Our program’s not for everybody. You have to be the right individual and embrace the work and embrace the sweat and embrace the single-day grind. And some people get chewed up by it.
Spoelstra, who took a development route to his current position while working daily on shooting with a rookie named Dwyane Wade, has been central to the current vision. Still, he doesn’t — and we shouldn’t — ignore those he has entrusted to execute it, day after day, drill after drill, to make the work feel essential and even, at times, enjoyable, so players keep coming back for more. Those who have established the guidelines but also the trust, so players don’t counter the constant calls for more work, whether in Miami or some strange gym on the road, and even after the best performances, with eyerolls and headphones.
Simply, the Heat has never had a staff more aligned in this effort. Nor is the unification and communication evident only at the NBA level, where former Heat players Juwan Howard and Chris Quinn, in particular, have embraced their roles as personalized assistants. It also trickles down to the D-League, where Dan Craig, after stints of Heat’s summer-league coach and Spoelstra’s summer-league successor, made sure that Richardson gets 25 pick-and-rolls whenever the Heat entrusted him with the rookie’s services.
The Heat has deeply valued internal development since Pat Riley brought his brand of Vulture Capital in 1995. The Heat president is better known for swooping in for starfish at the surface of the sea, such as Alonzo Mourning, Tim Hardaway, LeBron James or Goran Dragic. But he has also scavenged the bottom, diving deeper for discards John Starks and Anthony Mason in New York and Isaac Austin, Bruce Bowen, Anthony Carter, Udonis Haslem and Joel Anthony here. That steady stream of unexpected contributors sputtered in recent years, as Riley preferred proven complements to James. While many veterans, including James, made significant incremental improvements, most of the major projects (Greg Oden, Eddy Curry, Terrel Harris) bore little fruit.
What’s different this season? Well, ability matters. Winslow was the No. 10 overall pick; Richardson went No. 40 but the Heat pegged him higher; Whiteside always had the talent but not the tutelage; and Johnson had NBA tools but a poor Portsmouth pre-draft camp that allowed Miami to snag him.
Maturity matters, specifically the part of the two rookies, one (Winslow) who hardly acts his age (19) and another (Richardson) coming off four years in college. Motivation matters, and all four have that, whether naturally or financially, with Whiteside pursuing a new contract. Opportunity matters, with Miami needing to replenish its roster after James’ departure, even before a spate of injuries and ailments.

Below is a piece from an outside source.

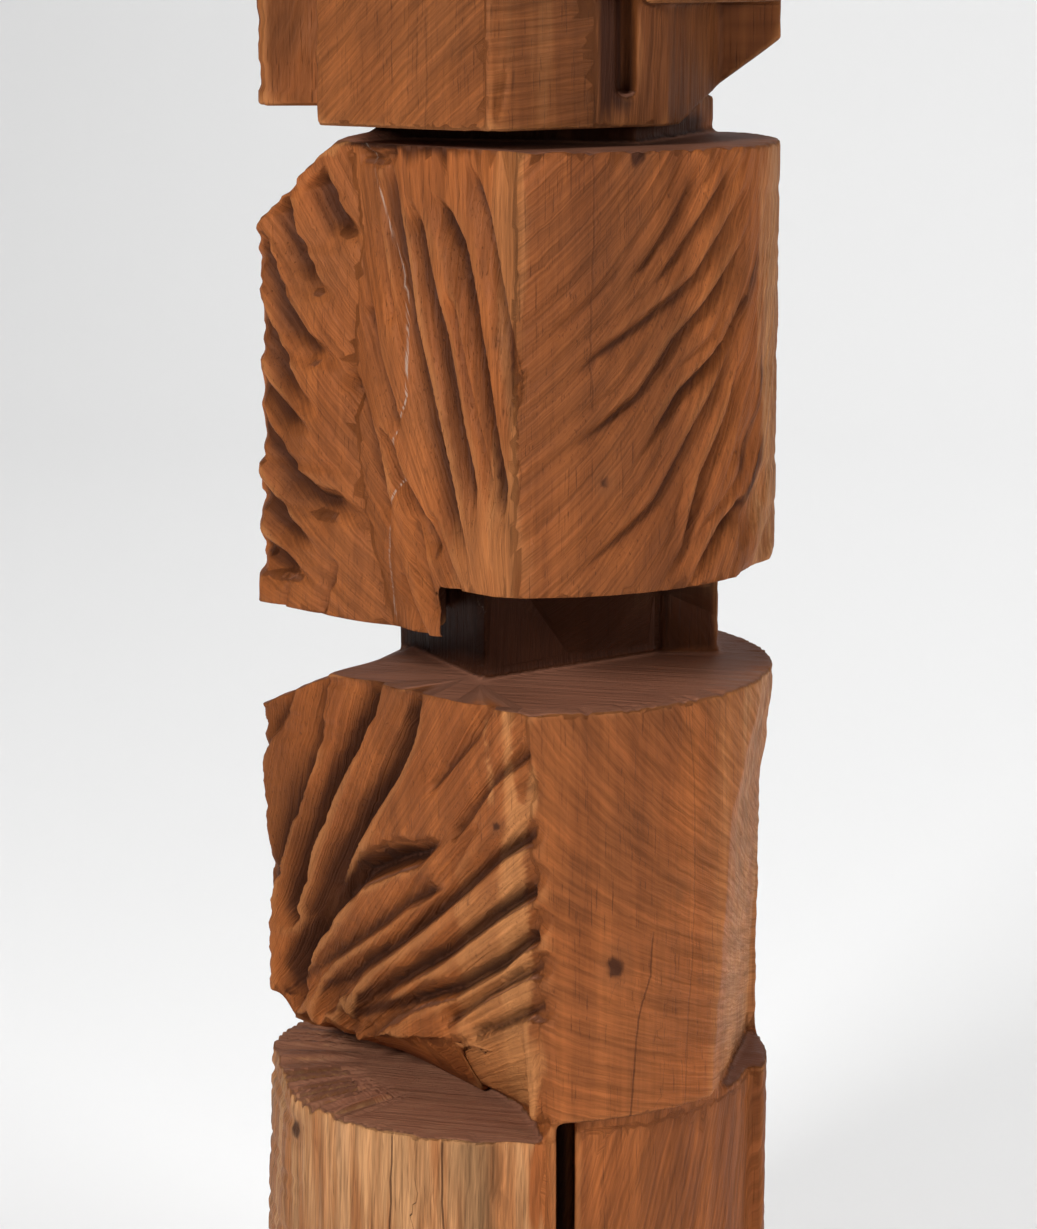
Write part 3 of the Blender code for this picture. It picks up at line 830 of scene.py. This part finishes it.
def even_skin(source, voxel):
    """A closed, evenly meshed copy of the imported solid."""
    mesh = source.data.copy()
    shape = bmesh.new()
    shape.from_mesh(mesh)
    bmesh.ops.remove_doubles(shape, verts=shape.verts, dist=1e-5)
    shape.to_mesh(mesh)
    shape.free()
    rough = bpy.data.objects.new("rough log", mesh)
    bpy.context.scene.collection.objects.link(rough)
    skin = rough.modifiers.new("even skin", "REMESH")
    skin.mode = "VOXEL"
    skin.voxel_size = voxel
    return finished_mesh(rough)


def finished_mesh(rough):
    """The mesh that an object's modifiers make. The object itself is removed."""
    view = bpy.context.evaluated_depsgraph_get()
    mesh = bpy.data.meshes.new_from_object(rough.evaluated_get(view), depsgraph=view)
    old = rough.data
    bpy.data.objects.remove(rough)
    bpy.data.meshes.remove(old)
    return mesh


def pare_foot(points, dice):
    """Slope the wood under the lower left face from the face's last cut to the base."""
    face = lower_left_face()
    places = face.places(points)
    left, height = places[:, 0], places[:, 1]
    lip_line = np.array(LIP_LINE) * MM
    lip = np.interp(left, lip_line[:, 0], lip_line[:, 1])
    lip += 0.0022 * ripple(left[:, None], (0.020,), dice) * step_up(left, 0.09, 0.13)
    hold = between(left, 0.016, 0.236, 0.012)
    moved = points.copy()
    depth = face.depth(points)
    near = (height > LOWER_EAVE - 0.0015) & (depth > -0.02) & (depth < 0.035)
    drop = np.maximum(LOWER_EAVE - lip, 0.0)
    stretch = 1.0 - step_up(height, LOWER_EAVE, LOWER_EAVE + 0.035)
    # Wood above the eave comes down to the lip, and the wood under it slopes to the base
    under = near & (left > 0.05)
    moved[:, 2] -= np.where(under, drop * stretch * hold, 0.0)
    height = moved[:, 2]
    # The neck's wall lies deeper behind the face the further left it is
    wall = 0.0145 + 0.225 * left
    full = np.maximum(lip - BASE_TOP - 0.001, 0.005)
    below = ((points[:, 2] < np.maximum(lip, LOWER_EAVE + 0.001)) & (height > 0.3025)
             & (depth > -0.02) & (depth < 0.085))
    back = np.where(height < lip, 0.003 + wall * (lip - height) / full, depth)
    pared = np.maximum(depth, np.minimum(back, wall))
    slope = lip - full * np.clip((pared - 0.003) / wall, 0.0, 1.0)
    sunk = np.minimum(height, np.maximum(slope, BASE_TOP + 0.001))
    inward = np.where(below, (pared - depth) * hold, 0.0)
    moved += face.inward(points) * inward[:, None]
    moved[:, 2] += np.where(below, (sunk - height) * hold, 0.0)
    return moved


def set_back_piece(points):
    """Set the top block's left piece back behind its front, with upright facets."""
    arc, height = arc_of(points), points[:, 2]
    upper = step_up(height, TOP_FOOT - 0.006, TOP_FOOT - 0.004)
    outer = step_up(from_axis(points), 0.09, 0.12)
    side = (1.0 - step_up(arc, -0.165, -0.161)) * step_up(arc, -0.44, -0.41)
    facets = 0.0
    for place, depth in SIDE_FACETS:
        away = np.abs(arc - place * MM - 0.03 * (height - TOP_FOOT)) / 0.009
        facets = np.maximum(facets, depth * MM * (1.0 - np.clip(away, 0.0, 1.0)))
    moved = points.copy()
    sink = upper * outer * side * (0.004 + facets)
    moved[:, :2] *= 1.0 - (sink / LOG_RADIUS)[:, None]
    lift = (1.0 - step_up(height, TOP_FOOT + 0.01, TOP_FOOT + 0.06)) * 0.010
    moved[:, 2] += upper * outer * side * lift
    return moved


def ragged_edges(points, dice):
    """Chip the lower block's left foot, and wander its rims and the others' a little."""
    arc, height = arc_of(points), points[:, 2]
    outer = step_up(from_axis(points), 0.10, 0.13)
    rind = step_up(from_axis(points), 0.150, 0.164)
    coarse = ripple(arc[:, None], (0.034,), dice)
    fine = ripple(arc[:, None], (0.012,), dice)
    moved = points.copy()
    left = (1.0 - step_up(arc, -0.135, -0.110)) * outer
    foot = between(height, LOWER_FOOT, LOWER_EAVE, 0.030)
    moved[:, 2] += left * foot * (0.0038 * coarse + 0.0026 * fine)
    for rim, sign in ((LOWER_TOP, 1), (UPPER_TOP, 1), (BASE_TOP, 1), (TOP_FOOT, -1)):
        near = between(height, rim - 0.002, rim + 0.002, 0.004) * rind
        moved[:, 2] -= sign * near * 0.0008 * np.maximum(coarse + fine, 0.0)
    wander = 0.0020 * ripple(height[:, None], (0.045,), dice)
    wander += 0.0010 * ripple(height[:, None], (0.016,), dice)
    side = 1.0 - step_up(arc, -0.20, -0.15)
    side = np.maximum(side, 0.25 * step_up(arc, 0.17, 0.21)) * outer
    moved[:, :2] *= 1.0 - (side * np.maximum(wander, 0.0))[:, None] / LOG_RADIUS
    return moved


def skin_tree(source):
    """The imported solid's faces, ready to be met by rays."""
    shape = bmesh.new()
    shape.from_mesh(source.data)
    tree = BVHTree.FromBMesh(shape)
    shape.free()
    return tree


def broad_waves(points, sizes, dice):
    """Let every side stray a little from true, as hand work does."""
    faces = (
        upper_left_face(),
        lower_left_face(),
        RoundFace(UPPER_SKIRT, UPPER_TOP),
        RoundFace(LOWER_FOOT, LOWER_TOP),
        RoundFace(TOP_FOOT, LOG_HEIGHT),
        RoundFace(0.0, BASE_TOP),
    )
    for face in faces:
        waves = ripple(face.places(points), (0.035, 0.11), dice)
        points = press(points, face, sizes.waviness * (0.6 + 0.5 * waves))
    return points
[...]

It’s mostly, though, about emphasis. Spoelstra’s chosen staff is chock full of gym rats — Quinn made the NBA that way and Howard maintained that mentality even after making millions. Both bring credibility from their playing days, plus knowledge of precisely what Spoelstra wants after playing for him.
“Our program’s not for everybody,” Spoelstra said. “It’s just not. You have to be the right individual and embrace the work and embrace the sweat and embrace the single-day grind. And some people get chewed up by it. They absolutely thrive in that environment, which is unique for young players.”
That environment is unique too, even if the Heat now deems it standard.